The stars of the show are the Monster Trucks. They have their own personalities, fan bases and capabilities. And the crowd knows that if they could scrap in the dirt, too, they would. The sight of each vehicle taking to the air, as if willing its own impossible transformation into a winged beast, has a delicacy about it similar to a prima ballerina in mid-flight.

Their ascent is remarkable enough - the sight of each of these ungainly, alien, clumsy objects as it climbs, swanlike, into the ether is breathtaking - but there is something stranger still. At the apex of its journey into space, Grave Digger hangs suspended for a moment, as if dangling from an invisible silver thread. "Thou wast not born for death, immortal bird!"

The impossibility of it induces a giddy breathlessness among us. There's a moment's involuntary silence, and we realise collectively that we're witnessing something magical. This is the timeless moment of which poets write, the tracing of a vision conjured out of tinsel and sawdust that inscribes in air our deepest anxieties, aspirations and traumas. It is wish-fulfilment in its purest form.

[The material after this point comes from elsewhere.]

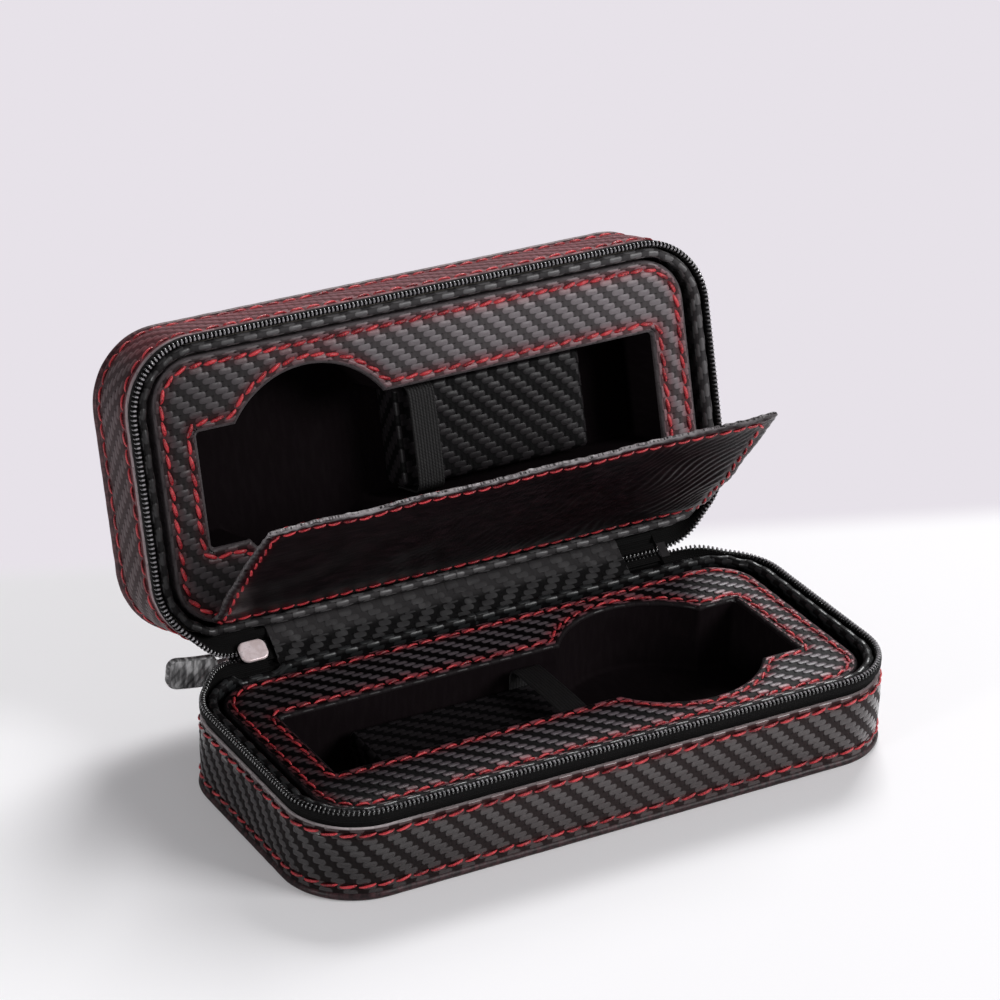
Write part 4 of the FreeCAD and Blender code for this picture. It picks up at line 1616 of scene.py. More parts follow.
@dataclass
class Tray(Half):
    """Padded tray of one half: panel, its bed, the watch well, strap pad and elastic band."""

    corner_radius: float = 14.5
    seam_inset: float = 2.9
    well_seam_offset: float = 2.8
    well_corner: float = 1.5
    edge_round: float = 1.1
    seam_dip: float = 0.34
    puff: float = 0.35
    relief: float = 0.16
    floor_fillet: float = 1.6
    pad_gap: float = 1.6
    pad_stand_off: float = 1.5
    moat_depth: float = 7.0
    edge_step: float = FINE * 1.5
    rims: tuple = (0.0, 0.08, 0.25, 0.5, 0.8, 1.15)

    def __post_init__(self) -> None:
        """Read the tray's sizes from the frame."""
        super().__post_init__()
        panel_low, panel_high = node_box("base_tray_panel")
        liner_low, liner_high = node_box("base_well_liner")
        pad_low, pad_high = self.pad_box = node_box("base_strap_pad")
        self.top, self.under = panel_high[2], panel_low[2]
        self.panel = Outline(panel_high[0], panel_high[1], self.corner_radius)
        self.liner_thickness = pad_low[2] - liner_low[2]
        radius = liner_high[1] - self.liner_thickness
        self.well = WellOutline(liner_low[0] + self.liner_thickness, liner_high[0] - self.liner_thickness,
                                pad_high[1] + self.pad_gap, self.well_corner,
                                pad_high[0] + self.pad_stand_off + radius, radius)
        self.floor = pad_low[2]
        self.moat_floor = self.top - self.moat_depth
        self.bed_inset = self.outline.half_x - node_box("base_foam_insert")[1][0]
        self.finish = Finishes.lid_tray if self.is_lid else Finishes.base_tray

    def gaps(self, x: Array, y: Array) -> tuple[Array, Array]:
        """Distances inside the panel's edge and outside the cut-out."""
        return self.panel.gap(x, y), self.well.gap(x, y)

    def within(self, x: Array, y: Array) -> Array:
        """Distance to the nearest edge of the panel."""
        return np.minimum(*self.gaps(x, y))

    def seam_bells(self, outer: Array, inner: Array, width: float) -> Array:
        """Bells across both seams."""
        return bell(outer - self.seam_inset, width) + bell(inner - self.well_seam_offset, width)

    def surface_height(self, x: Array, y: Array) -> Array:
        """Height of the panel's top, from its rolled edges, seam grooves, padding and embossing.

        Args:
            x: Places along the case.
            y: Places across it.

        Returns:
            Heights on the base's drawing.
        """
        outer, inner = self.gaps(x, y)
        over = np.clip(1 - np.minimum(outer, inner) / self.edge_round, 0, 1)
        rolled = self.edge_round * (1 - np.sqrt(np.maximum(0, 1 - over**2)))
        groove = np.clip(self.seam_bells(outer, inner, 0.6), 0, 1)
        between = smooth(0.6, 3.5, outer - self.seam_inset) * smooth(0.6, 3.5, inner - self.well_seam_offset)
        clear = smooth(0.8, 1.5, outer) * smooth(0.8, 1.5, inner) * (1 - groove)
        rise = (self.puff + 0.06 * ripple(22, 4, x, y)) * between + self.relief * TWILL.relief(x, y) * clear
        return self.top - 0.15 - rolled - self.seam_dip * groove + rise

    def redness(self, points: Array) -> Array:
        """Dye from the thread beside both seams."""
        return np.clip(self.seam_bells(*self.gaps(points[:, 0], points[:, 1]), 2.0) * 0.8, 0, 1)

    def rolled(self, points: Array) -> Array:
        """Share of the smooth rolled edges and sides, where the twill is pulled flat."""
        return 1 - smooth(0.5, 1.3, self.within(points[:, 0], points[:, 1]))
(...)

No dream lasts for ever, and before we know it we are awakened. Poised over the carnage splayed across the arena, the Grave Digger - 15ft in the air - slowly begins to descend. The only sane response is to gasp in horror, for we know that what is to come will be dementedly nauseating. That's why you can hear so many screams. You can almost hear the sickening crunch before the truck makes contact with the twists and outlines of metal beneath it.

Of course, the landing could never be smooth - and it is always hard to watch. It is like a car crash, only ten times worse than any you could imagine. The Monster Trucks always come off best but, even so, their suspension is tested to its limit as gravity does its work, dragging them messily and frighteningly back to earth. From time to time the trucks come to real grief, and when that happens the effect can be similar to that of a medium-sized explosive.

The arena is soon devastated like the landscape of some forgotten planet. The Grave Digger is declared the winner - if, indeed, that is the word. For this has been a conflict out of which none could be said to emerge truly victorious. It has been a war of attrition. As David and I wander out of the Verizon Center, white-faced and exhausted, it is clear that other audience members are similarly affected. They stagger into the road like stroke victims; small children scream without comfort; on the pavements grown men throw up. Knowing what to expect, the city's police have shut down all surrounding access roads and summoned ambulances, lined up outside the main doors.

"This was not a psychotic episode," David assures me, gripping my arm a little too tightly. "We really did see that."

"Yes," I say. "I believe you."

As we walk out into the cold DC night, we know that the psychic scars will remain for ever. Those weird mechanical beings with a life of their own will run through our subconscious until the end of our days. And what can we do but embrace them? For, if nothing else, they are evidence of a reality higher than that in which we eke out our everyday existences, an exalted truth of which the sublunary world is the tackiest of imitations. And, curiously enough, I reflect, I'm in exactly the right state of mind in which to deliver tomorrow morning's class on Keats' Ode on a Grecian Urn.